Sixth. Mr. Murray's views, published in 1880, are said to have met with "slow and sulky acquiescence" (p. 252). I have proved that they can not be said to have met with general acquiescence of any sort, whether quick and cheerful, or slow and sulky; and if this assertion is meant to convey the impression that Mr. Murray's views have been ignored, that there has been a conspiracy of silence against them, it is utterly contrary to notorious fact.

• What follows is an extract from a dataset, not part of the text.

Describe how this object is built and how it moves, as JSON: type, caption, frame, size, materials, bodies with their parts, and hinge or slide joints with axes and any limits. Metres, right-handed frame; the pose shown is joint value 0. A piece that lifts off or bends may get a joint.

Professor Geikie's well-known "Text-book of Geology" was published in 1882, and at pages 457-9 of that work there is a careful exposition of Mr. Murray's views. Moreover, Professor Geikie has specially advocated them on other occasions,[1] notably in a long article on "The Origin of Coral Reefs," published in two numbers of "Nature" for 1883, and in a presidential address delivered in the same year. If, in so short a time after the publication of his views, Mr. Murray could boast of a convert so distinguished and influential as the Director of the Geological Survey, it seems to me that this wonderful conspiration de silence (which has about as much real existence as the Duke of Argyll's other bogie, "the Reign of Terror") must have ipso facto collapsed. I wish that, when I was a young man, my endeavors to upset some prevalent errors had met with as speedy and effectual backing.

Seventh:

. . . Mr. John Murray was strongly advised against the publication of his
  1. Professor Geikie, however, though a strong, is a fair and candid advocate. He says of Darwin's theory, "That it may be possibly true, in some instances, may be readily granted." For Professor Geikie, then, it is not yet overthrown—still less a dream.